-- Problem description --
From the line containing "Write the JSON" through the last line of the entries below, repeat each line word for word and leave out the rest.

-- Supplied data --
[start]
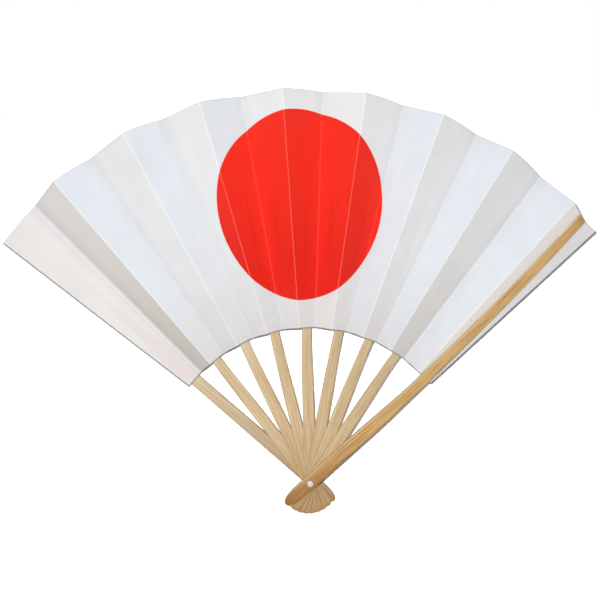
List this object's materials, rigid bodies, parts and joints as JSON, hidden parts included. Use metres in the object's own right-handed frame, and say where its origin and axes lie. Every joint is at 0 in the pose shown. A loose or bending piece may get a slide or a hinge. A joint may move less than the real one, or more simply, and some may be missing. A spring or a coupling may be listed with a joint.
{
  "type": "folding fan",
  "caption": "Pleated paper folding fan with a red disc, on slender bamboo ribs between two guards that turn on one rivet; shown open.",
  "frame": {"origin": "centre of the rivet's flat rear face, on its axis", "axes": "+Z along the rivet from its rear face to its front head, so the fan's front faces up; +Y from the rivet up the middle of the open leaf; +X to the right as seen from the front"},
  "size_m": [0.4049, 0.2878, 0.0379],
  "materials": {
    "bamboo": "smooth planed bamboo, fine lengthwise grain",
    "bamboo_skin": "honey-coloured bamboo skin, satin",
    "paper": "matt white paper, printed with one red disc",
    "rivet_plastic": "white, slightly glossy"
  },
  "bodies": {
    "rear_guard": {"rear_guard": "bamboo", "rivet_pin": "rivet_plastic", "rivet_cap": "rivet_plastic", "leaf_01": "paper"},
    "rib_1": {"rib_1": "bamboo", "leaf_03": "paper"},
    "rib_2": {"rib_2": "bamboo", "leaf_05": "paper"},
    "rib_3": {"rib_3": "bamboo", "leaf_07": "paper"},
    "rib_4": {"rib_4": "bamboo", "leaf_09": "paper"},
    "rib_5": {"rib_5": "bamboo", "leaf_11": "paper"},
    "rib_6": {"rib_6": "bamboo", "leaf_13": "paper"},
    "rib_7": {"rib_7": "bamboo", "leaf_15": "paper"},
    "front_guard": {"front_guard": "bamboo_skin", "leaf_17": "paper"},
    "pleat_1": {"leaf_02": "paper"},
    "pleat_2": {"leaf_04": "paper"},
    "pleat_3": {"leaf_06": "paper"},
    "pleat_4": {"leaf_08": "paper"},
    "pleat_5": {"leaf_10": "paper"},
    "pleat_6": {"leaf_12": "paper"},
    "pleat_7": {"leaf_14": "paper"},
    "pleat_8": {"leaf_16": "paper"}
  },
  "joints": [
    {"name": "rib_1_pivot", "type": "hinge", "parent": "rear_guard", "child": "rib_1", "pos_m": [0, 0, 0], "axis": [0, 0, 1], "range_deg": [0, 11.4]},
    {"name": "rib_2_pivot", "type": "hinge", "parent": "rib_1", "child": "rib_2", "pos_m": [0, 0, 0], "axis": [0, 0, 1], "range_deg": [0, 12.2]},
    {"name": "rib_3_pivot", "type": "hinge", "parent": "rib_2", "child": "rib_3", "pos_m": [0, 0, 0], "axis": [0, 0, 1], "range_deg": [0, 11.9]},
    {"name": "rib_4_pivot", "type": "hinge", "parent": "rib_3", "child": "rib_4", "pos_m": [0, 0, 0], "axis": [0, 0, 1], "range_deg": [0, 12.1]},
    {"name": "rib_5_pivot", "type": "hinge", "parent": "rib_4", "child": "rib_5", "pos_m": [0, 0, 0], "axis": [0, 0, 1], "range_deg": [0, 12.05]},
    {"name": "rib_6_pivot", "type": "hinge", "parent": "rib_5", "child": "rib_6", "pos_m": [0, 0, 0], "axis": [0, 0, 1], "range_deg": [0, 11.65]},
    {"name": "rib_7_pivot", "type": "hinge", "parent": "rib_6", "child": "rib_7", "pos_m": [0, 0, 0], "axis": [0, 0, 1], "range_deg": [0, 11.35]},
    {"name": "front_guard_pivot", "type": "hinge", "parent": "rib_7", "child": "front_guard", "pos_m": [0, 0, 0], "axis": [0, 0, 1], "range_deg": [0, 11.8]},
    {"name": "pleat_1_crease", "type": "hinge", "parent": "rear_guard", "child": "pleat_1", "pos_m": [0, 0, 0.00392], "axis": [0.7069, -0.7073, 0], "range_deg": [0, 98.7], "deforming": ["leaf_02"]},
    {"name": "pleat_2_crease", "type": "hinge", "parent": "rib_1", "child": "pleat_2", "pos_m": [0, 0, 0.00462], "axis": [0.5646, -0.8254, 0], "range_deg": [0, 99.7], "deforming": ["leaf_04"]},
    {"name": "pleat_3_crease", "type": "hinge", "parent": "rib_2", "child": "pleat_3", "pos_m": [0, 0, 0.00643], "axis": [0.3774, -0.926, 0], "range_deg": [0, 98.4], "deforming": ["leaf_06"]},
    {"name": "pleat_4_crease", "type": "hinge", "parent": "rib_3", "child": "pleat_4", "pos_m": [0, 0, 0.00822], "axis": [0.1784, -0.984, 0], "range_deg": [0, 99.3], "deforming": ["leaf_08"]},
    {"name": "pleat_5_crease", "type": "hinge", "parent": "rib_4", "child": "pleat_5", "pos_m": [0, 0, 0.01002], "axis": [-0.0318, -0.9995, 0], "range_deg": [0, 99.1], "deforming": ["leaf_10"]},
    {"name": "pleat_6_crease", "type": "hinge", "parent": "rib_5", "child": "pleat_6", "pos_m": [0, 0, 0.01183], "axis": [-0.2398, -0.9708, 0], "range_deg": [0, 97.2], "deforming": ["leaf_12"]},
    {"name": "pleat_7_crease", "type": "hinge", "parent": "rib_6", "child": "pleat_7", "pos_m": [0, 0, 0.01362], "axis": [-0.4309, -0.9024, 0], "range_deg": [0, 95.7], "deforming": ["leaf_14"]},
    {"name": "pleat_8_crease", "type": "hinge", "parent": "rib_7", "child": "pleat_8", "pos_m": [0, 0, 0.01542], "axis": [-0.6001, -0.7999, 0], "range_deg": [0, 97.9], "deforming": ["leaf_16"]}
  ],
  "couplings": [
    {"joint": "rib_2_pivot", "follows": "rib_1_pivot", "ratio": 1.0701},
    {"joint": "rib_3_pivot", "follows": "rib_1_pivot", "ratio": 1.0438},
    {"joint": "rib_4_pivot", "follows": "rib_1_pivot", "ratio": 1.0614},
    {"joint": "rib_5_pivot", "follows": "rib_1_pivot", "ratio": 1.057},
    {"joint": "rib_6_pivot", "follows": "rib_1_pivot", "ratio": 1.0219},
    {"joint": "rib_7_pivot", "follows": "rib_1_pivot", "ratio": 0.9956},
    {"joint": "front_guard_pivot", "follows": "rib_1_pivot", "ratio": 1.035},
    {"joint": "pleat_1_crease", "follows": "rib_1_pivot", "ratio": 8.6578},
    {"joint": "pleat_2_crease", "follows": "rib_1_pivot", "ratio": 8.7456},
    {"joint": "pleat_3_crease", "follows": "rib_1_pivot", "ratio": 8.6315},
    {"joint": "pleat_4_crease", "follows": "rib_1_pivot", "ratio": 8.7105},
    {"joint": "pleat_5_crease", "follows": "rib_1_pivot", "ratio": 8.6929},
    {"joint": "pleat_6_crease", "follows": "rib_1_pivot", "ratio": 8.5263},
    {"joint": "pleat_7_crease", "follows": "rib_1_pivot", "ratio": 8.3947},
    {"joint": "pleat_8_crease", "follows": "rib_1_pivot", "ratio": 8.5877}
  ]
}
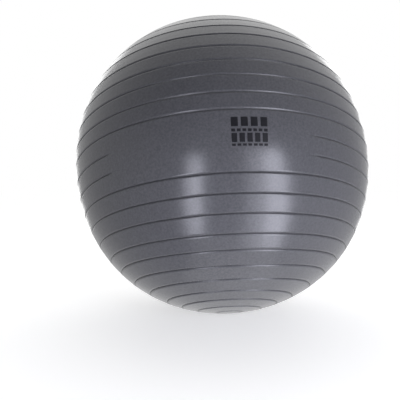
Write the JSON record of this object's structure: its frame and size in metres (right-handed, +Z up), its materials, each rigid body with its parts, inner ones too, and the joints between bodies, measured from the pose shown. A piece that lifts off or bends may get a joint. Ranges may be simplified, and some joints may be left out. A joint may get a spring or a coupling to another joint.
{
  "type": "exercise ball",
  "caption": "Inflatable round exercise ball with ring grooves, a smooth print panel and a push-in valve plug that pulls out for the pump.",
  "frame": {"origin": "middle of the flat patch the ball stands on, under the ball's centre", "axes": "+Z up, -Y towards the side with the smooth print panel, +X to the right of someone facing that panel"},
  "size_m": [0.6498, 0.6498, 0.6481],
  "materials": {
    "skin_vinyl": "satin pearl grey vinyl",
    "valve_vinyl": "satin moulded vinyl",
    "plug_plastic": "satin white"
  },
  "bodies": {
    "ball": {"ball_skin": "skin_vinyl", "valve_seat": "valve_vinyl"},
    "plug": {"valve_plug": "plug_plastic"}
  },
  "joints": [
    {"name": "plug_pull", "type": "slide", "parent": "ball", "child": "plug", "axis": [0.1253, 0.818, -0.5614], "range_m": [0, 0.08]}
  ]
}
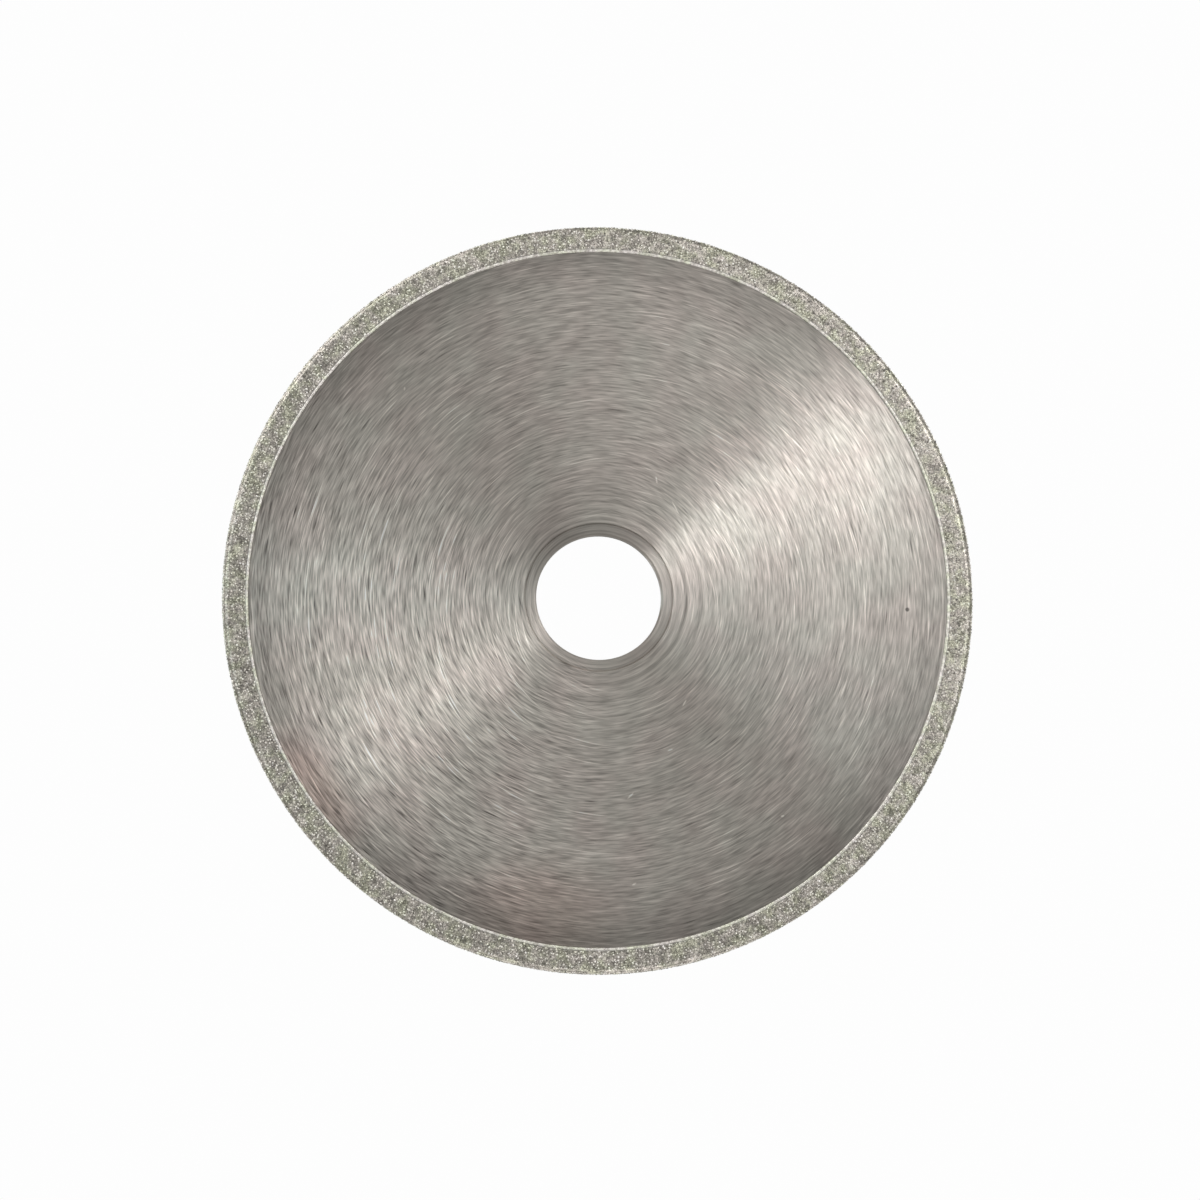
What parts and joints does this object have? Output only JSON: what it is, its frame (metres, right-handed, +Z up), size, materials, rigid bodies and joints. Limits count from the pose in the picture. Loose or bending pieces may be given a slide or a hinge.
[end]
-- Correct response --
Write the JSON record of this object's structure: its frame and size in metres (right-handed, +Z up), its materials, each rigid body with its parts, inner ones too, and the joints between bodies, measured from the pose shown. A piece that lifts off or bends may get a joint. Ranges may be simplified, and some joints may be left out. A joint may get a spring or a coupling to another joint.
{
  "type": "exercise ball",
  "caption": "Inflatable round exercise ball with ring grooves, a smooth print panel and a push-in valve plug that pulls out for the pump.",
  "frame": {"origin": "middle of the flat patch the ball stands on, under the ball's centre", "axes": "+Z up, -Y towards the side with the smooth print panel, +X to the right of someone facing that panel"},
  "size_m": [0.6498, 0.6498, 0.6481],
  "materials": {
    "skin_vinyl": "satin pearl grey vinyl",
    "valve_vinyl": "satin moulded vinyl",
    "plug_plastic": "satin white"
  },
  "bodies": {
    "ball": {"ball_skin": "skin_vinyl", "valve_seat": "valve_vinyl"},
    "plug": {"valve_plug": "plug_plastic"}
  },
  "joints": [
    {"name": "plug_pull", "type": "slide", "parent": "ball", "child": "plug", "axis": [0.1253, 0.818, -0.5614], "range_m": [0, 0.08]}
  ]
}
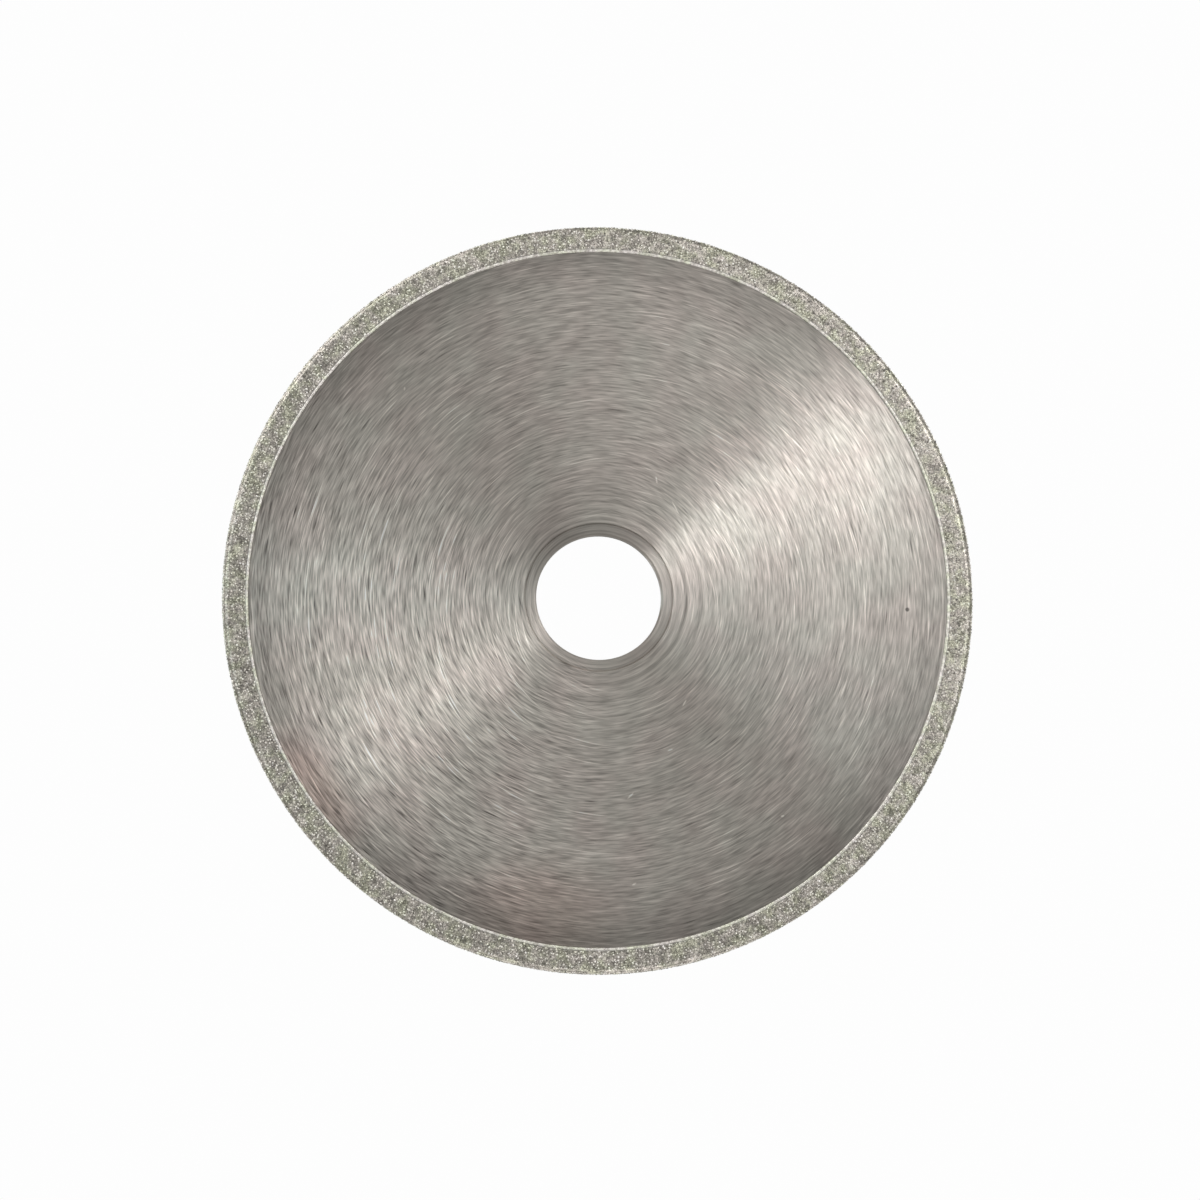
What parts and joints does this object have? Output only JSON: what it is, its frame (metres, right-handed, +Z up), size, materials, rigid bodies and joints. Limits count from the pose in the picture. Loose or bending pieces may be given a slide or a hinge.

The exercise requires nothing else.